Families typically absorb childcare through a combination of approaches:
- Direct out-of-pocket payment — the most common arrangement, paid weekly or monthly to a provider
- Dependent Care Flexible Spending Account (DCFSA) — an employer-sponsored pre-tax account allowing up to $5,000 per household annually (IRS Publication 503), reducing taxable income
- Child and Dependent Care Tax Credit — a federal credit covering 20–35% of up to $3,000 in qualifying expenses for one child, or up to $6,000 for two or more children (IRS Form 2441), though the DCFSA and credit cannot stack on the same dollars
- Subsidy programs — the federally funded Child Care and Development Block Grant (CCDBG) provides subsidies through state agencies, though waitlists are long in most states
- Employer-provided childcare benefits — rare but growing, particularly in competitive professional sectors
The interplay between the DCFSA and the dependent care credit is one of the more consequential and under-understood interactions in household tax planning. For higher-income households, the DCFSA typically produces greater tax savings; for lower-income households, the credit — which is refundable at certain income levels — may be more valuable. The IRS's guidance on Publication 503 lays out the income phase-out structure in detail.

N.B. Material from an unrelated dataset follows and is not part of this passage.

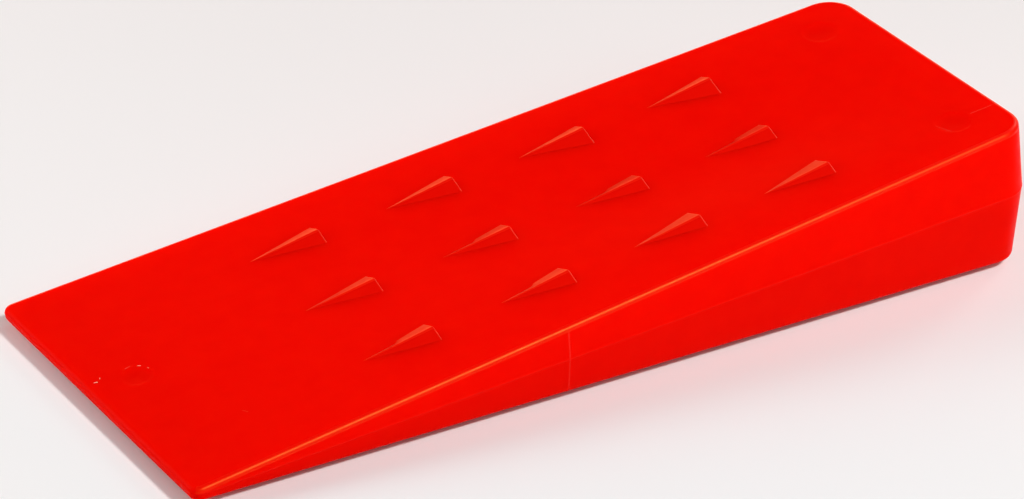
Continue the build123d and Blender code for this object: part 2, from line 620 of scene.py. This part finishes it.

Understanding how childcare fits within a complete financial picture is easier when the underlying mechanics of household budgeting and cash flow are already clear.
Common scenarios
Scenario 1: Dual-income household with infant in center-based care
A family earning a combined $110,000 and paying $18,000 annually for full-time infant daycare is spending 16.4% of gross income on childcare alone — more than double the federal affordability benchmark. This is not unusual. The math often raises serious questions about the net financial benefit of both parents working, particularly when the lower-earning partner's after-tax, after-childcare take-home approaches zero.
Scenario 2: Nanny vs. daycare center for two children
When a family has two children under 5, a full-time nanny's annual cost (typically $35,000–$55,000 in a major metro area, plus employer payroll taxes) can be comparable to or lower than two simultaneous center slots. The decision is not purely financial — licensing, backup care when the nanny is ill, and socialization all enter the calculus — but the cost comparison is often closer than families assume.
Scenario 3: One parent reduces work hours
Reducing from full-time to part-time to offset childcare costs is a common household decision, but it carries a compounding cost: lower lifetime Social Security credits, reduced retirement account contributions, and diminished earning trajectory. These second-order effects rarely appear in the immediate childcare cost calculation.
Decision boundaries
The core decision in childcare finance is not simply which provider to choose but whether the current arrangement is structurally sustainable within the household's overall financial goals framework.
Three practical boundaries help frame this:
- The 15% ceiling: When childcare exceeds 15% of gross household income, it typically begins to crowd out retirement contributions, emergency savings, and debt repayment simultaneously — creating cascading financial vulnerability.
- The "net income" test: Calculate the take-home pay of the parent whose income most directly funds childcare, subtract childcare costs and work-related expenses (commuting, professional clothing, meals), and assess whether the net figure justifies the arrangement.
- The subsidy eligibility check: Income limits for CCDBG-funded state subsidies vary by state but can extend surprisingly far up the income ladder in high-cost states. Eligibility is worth verifying before assuming it doesn't apply.
Childcare costs also interact directly with decisions around sinking funds for households, since the eventual end of childcare expenses — typically when children enter kindergarten — represents a significant cash flow release that can be redirected deliberately rather than absorbed unconsciously.